I’m desperately trying not to sound glib here, nor to under-estimate how difficult it can be to hold on to God in testing times, to continue to believe in God in testing times. Faith does not make things easy.
But faith can make things possible, despite things being black and hard and tough, and however much it feels as if you are hanging on by your fingertips, or even less, however much you feel you have to grit your teeth.
I think that Job’s words of faith and trust, ‘The LORD gave and the LORD has taken away, may the name of the LORD be praised,’ (1:21) and. ‘shall we accept good from God and not trouble?’ (2:10) were uttered anything but glibly, but out of real anguish of soul. That’s what makes them so very, very powerful, in fact.
I believe the same goes for those other declarations of faith and trust that hold onto God even in the midst of great trouble. I think of those great words in Habakkuk 3:17-18, Though the fig tree does not bud and there are no grapes on the vine, though the olive crop fails and the fields produce no food, and there are no sheep in the pen and no cattle in the stalls, yet I will rejoice in the LORD, I will be joyful in God my saviour.
And of those deeply poignant words written on the wall of a room in Cologne by a Jewish prisoner in the Second World War, I believe in the sun, even when it isn’t shining. I believe in love, even when I can’t feel it. I believe in God, even when he is silent.

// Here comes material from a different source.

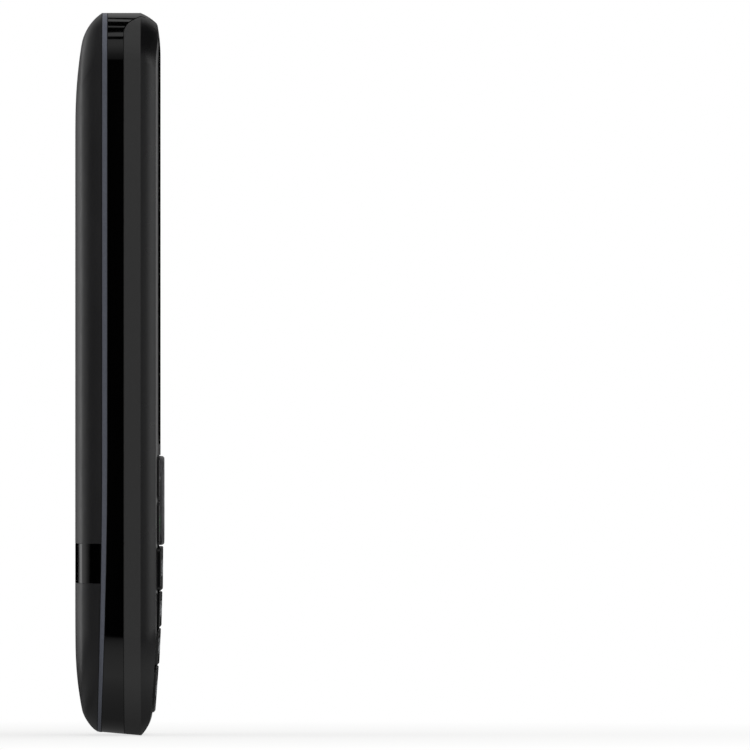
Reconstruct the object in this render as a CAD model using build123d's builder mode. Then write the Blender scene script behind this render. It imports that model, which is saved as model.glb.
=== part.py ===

My prayer for each of us is that, in the dark times, in the anguished times, in the times when God seems to be silent or distant, we may actually be able to hold fast to him, and may discover – in Jesus, who went through the same things – grace to help in time of need, may find what we’re going through to somehow be a cause of our growth, and may even, like Job, like Habakkuk, be able to praise God, even within what we’re going through.